Another legendary non-concert hall venue is Abbey Road Studio 1. This was the venue for Sir Adrian Boult's 1974 recording of Tchaikovsky's rarely heard Third Orchestral Suite, again with the London Philharmonic. The twelfth and last variation (Polacca: Moderato assai) was used for audio demonstrations when first released on vinyl, and the CD transfer perpetuates the vivid but lifelike sound. Production credit is Christopher Bishop who produced so many great recordings from EMI's analogue Indian summer, with Bob Gooch at the mixing desk.

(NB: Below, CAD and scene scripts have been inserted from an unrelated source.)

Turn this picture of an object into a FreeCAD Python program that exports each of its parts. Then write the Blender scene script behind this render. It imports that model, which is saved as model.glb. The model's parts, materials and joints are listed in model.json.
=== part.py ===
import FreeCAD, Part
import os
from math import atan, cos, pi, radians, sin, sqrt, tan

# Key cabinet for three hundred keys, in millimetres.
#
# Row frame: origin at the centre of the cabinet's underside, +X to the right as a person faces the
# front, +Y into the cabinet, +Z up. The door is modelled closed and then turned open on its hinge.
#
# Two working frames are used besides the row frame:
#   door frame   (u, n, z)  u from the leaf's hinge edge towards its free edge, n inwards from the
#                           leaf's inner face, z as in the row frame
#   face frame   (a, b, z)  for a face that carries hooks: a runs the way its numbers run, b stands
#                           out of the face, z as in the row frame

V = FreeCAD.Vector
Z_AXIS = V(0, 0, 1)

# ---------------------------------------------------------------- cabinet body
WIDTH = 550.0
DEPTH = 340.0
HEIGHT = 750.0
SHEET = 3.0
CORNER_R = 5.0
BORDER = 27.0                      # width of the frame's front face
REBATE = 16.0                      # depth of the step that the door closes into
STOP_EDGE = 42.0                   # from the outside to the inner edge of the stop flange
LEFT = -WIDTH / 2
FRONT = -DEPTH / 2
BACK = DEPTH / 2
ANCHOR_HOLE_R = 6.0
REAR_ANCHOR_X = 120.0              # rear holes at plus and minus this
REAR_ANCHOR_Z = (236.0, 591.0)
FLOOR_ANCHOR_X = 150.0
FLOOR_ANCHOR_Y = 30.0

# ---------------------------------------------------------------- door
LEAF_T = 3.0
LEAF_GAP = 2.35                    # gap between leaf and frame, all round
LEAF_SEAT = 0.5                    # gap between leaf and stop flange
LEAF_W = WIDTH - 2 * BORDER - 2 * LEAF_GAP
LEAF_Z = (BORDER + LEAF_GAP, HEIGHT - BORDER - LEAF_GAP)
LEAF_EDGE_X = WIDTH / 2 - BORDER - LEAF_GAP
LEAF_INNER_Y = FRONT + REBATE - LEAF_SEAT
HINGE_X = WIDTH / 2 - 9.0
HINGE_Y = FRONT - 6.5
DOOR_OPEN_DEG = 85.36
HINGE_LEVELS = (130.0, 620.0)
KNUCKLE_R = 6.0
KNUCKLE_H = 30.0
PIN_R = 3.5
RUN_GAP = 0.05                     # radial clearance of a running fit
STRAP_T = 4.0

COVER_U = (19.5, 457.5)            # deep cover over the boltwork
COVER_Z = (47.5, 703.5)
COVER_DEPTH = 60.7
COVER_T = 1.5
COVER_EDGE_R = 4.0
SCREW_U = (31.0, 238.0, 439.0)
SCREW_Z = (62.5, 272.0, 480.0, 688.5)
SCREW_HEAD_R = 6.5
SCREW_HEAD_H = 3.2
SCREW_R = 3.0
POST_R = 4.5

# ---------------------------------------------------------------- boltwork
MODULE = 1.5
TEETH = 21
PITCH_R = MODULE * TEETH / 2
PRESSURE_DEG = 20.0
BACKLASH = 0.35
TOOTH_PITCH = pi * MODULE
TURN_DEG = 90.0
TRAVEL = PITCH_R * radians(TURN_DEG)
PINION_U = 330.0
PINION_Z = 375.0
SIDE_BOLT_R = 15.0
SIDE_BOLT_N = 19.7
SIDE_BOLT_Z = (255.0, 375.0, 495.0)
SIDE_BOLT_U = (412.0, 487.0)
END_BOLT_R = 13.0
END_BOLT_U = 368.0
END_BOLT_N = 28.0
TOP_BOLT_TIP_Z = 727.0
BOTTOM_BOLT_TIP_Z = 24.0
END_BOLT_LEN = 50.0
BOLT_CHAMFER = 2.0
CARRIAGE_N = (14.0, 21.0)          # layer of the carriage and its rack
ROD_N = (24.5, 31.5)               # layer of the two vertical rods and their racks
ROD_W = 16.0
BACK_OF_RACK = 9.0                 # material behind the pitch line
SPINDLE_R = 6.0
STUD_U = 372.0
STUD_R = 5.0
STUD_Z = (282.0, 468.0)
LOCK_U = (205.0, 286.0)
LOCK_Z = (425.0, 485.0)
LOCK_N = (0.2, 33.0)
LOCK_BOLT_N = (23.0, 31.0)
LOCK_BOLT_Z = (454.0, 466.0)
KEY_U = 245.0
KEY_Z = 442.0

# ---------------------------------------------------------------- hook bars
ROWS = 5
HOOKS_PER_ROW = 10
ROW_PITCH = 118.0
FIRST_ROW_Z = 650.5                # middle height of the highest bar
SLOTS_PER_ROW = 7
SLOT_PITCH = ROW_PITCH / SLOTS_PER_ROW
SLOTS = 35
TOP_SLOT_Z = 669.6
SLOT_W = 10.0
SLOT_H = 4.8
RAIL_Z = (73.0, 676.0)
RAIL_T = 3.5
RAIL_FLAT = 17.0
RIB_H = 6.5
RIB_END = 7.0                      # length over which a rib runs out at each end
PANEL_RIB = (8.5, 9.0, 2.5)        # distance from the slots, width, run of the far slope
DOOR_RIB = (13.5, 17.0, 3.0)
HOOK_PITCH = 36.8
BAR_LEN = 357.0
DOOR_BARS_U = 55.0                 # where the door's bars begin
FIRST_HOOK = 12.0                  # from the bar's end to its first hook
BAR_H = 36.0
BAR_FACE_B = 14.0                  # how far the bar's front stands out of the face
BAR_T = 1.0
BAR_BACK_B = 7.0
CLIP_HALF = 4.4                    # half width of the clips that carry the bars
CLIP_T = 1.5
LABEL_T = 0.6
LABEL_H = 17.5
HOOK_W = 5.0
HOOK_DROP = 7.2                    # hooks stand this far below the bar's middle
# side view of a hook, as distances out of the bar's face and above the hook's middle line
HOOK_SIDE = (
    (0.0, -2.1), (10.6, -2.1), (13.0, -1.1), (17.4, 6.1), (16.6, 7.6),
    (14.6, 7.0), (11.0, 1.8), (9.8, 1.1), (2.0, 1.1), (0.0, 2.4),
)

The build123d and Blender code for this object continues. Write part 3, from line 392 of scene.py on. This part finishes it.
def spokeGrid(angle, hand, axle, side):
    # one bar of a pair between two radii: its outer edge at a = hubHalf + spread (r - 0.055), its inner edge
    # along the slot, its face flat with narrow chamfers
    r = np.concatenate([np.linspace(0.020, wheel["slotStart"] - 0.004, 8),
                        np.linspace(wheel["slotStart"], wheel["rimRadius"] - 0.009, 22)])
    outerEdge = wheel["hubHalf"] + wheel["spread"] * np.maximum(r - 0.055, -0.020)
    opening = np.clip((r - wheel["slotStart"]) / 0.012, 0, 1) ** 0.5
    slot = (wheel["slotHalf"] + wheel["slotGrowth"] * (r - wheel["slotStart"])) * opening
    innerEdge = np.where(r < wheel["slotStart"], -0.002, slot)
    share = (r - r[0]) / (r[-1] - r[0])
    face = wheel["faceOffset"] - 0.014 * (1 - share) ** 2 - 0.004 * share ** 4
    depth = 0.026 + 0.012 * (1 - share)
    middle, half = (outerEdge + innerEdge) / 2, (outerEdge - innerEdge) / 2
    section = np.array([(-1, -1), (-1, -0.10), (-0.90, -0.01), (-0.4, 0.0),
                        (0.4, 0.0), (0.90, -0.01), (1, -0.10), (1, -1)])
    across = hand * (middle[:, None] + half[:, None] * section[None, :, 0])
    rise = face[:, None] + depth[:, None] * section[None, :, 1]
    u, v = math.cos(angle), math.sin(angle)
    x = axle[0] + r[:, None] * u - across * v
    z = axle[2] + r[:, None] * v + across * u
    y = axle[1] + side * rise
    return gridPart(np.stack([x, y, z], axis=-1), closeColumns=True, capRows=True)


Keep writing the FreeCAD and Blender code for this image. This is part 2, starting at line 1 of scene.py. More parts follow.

It is no coincidence that Vernon Handley studied with Sir Adrian and that Tod's cycle of Sir Malcolm Arnold's magnificent and woefully neglected symphonies is my next choice for great recorded sound. Conifer quite justifiably had a reputation for great sound and Vernon Handley's 1995 performance of Sir Malcolm's First and Fifth Symphonies captured in Walthamstow Assembly Hall - again a non-concert hall venue - is for me one of the most impressive classical recordings ever made.
Time now for a distinctly left field shaman of sound. That is Havergal Brian in the photo below. His 10th and 21st symphonies performed by the Leicestershire Schools Symphony Orchestra were recorded in 1972 with Robert Simpson producing and Angus McKenzie as balance engineer. Angus McKenzie was an audio polymath and he captured Havergal Brian's lucid orchestral writing in astonishingly graphic sound. The venue was De Montfort Hall Leicester, which just to be prove me wrong is both an excellent recording and concert venue.
However if there was to be a prize for the most impressive classical recordings ever made my odds-on favourite would be Antal Doráti's 1959 complete Firebird ballet made for Mercury in Watford Town Hall with the London Symphony Orchestra. That is Doráti in the photo below; his Firebird is one of the major achievements in the history of recorded music and was made using a crossed microphone pair and Ampex 350 series three channel ½ inch tape recorders using valve (tube) electronics. Also noteworthy in these days of heightened gender awareness is that the producer was Wilma Cozart Fine, whose Wall Street Journal obituary was headlined 'Recording Pioneer Who Led Classical Music's Hi-Fi Wave'.
To misquote Paul Simon, those are my songs for the asking. My choice of shamans of sound is strictly personal and subjective, and others from the pre-MP3 generation will have different favourite. The art of recorded sound may soon be extinct; but let us hope that, despite the blinkered view of senior industry figures, these and many other great recordings of the past will live on in CD, vinyl, and hi-resolution file formats.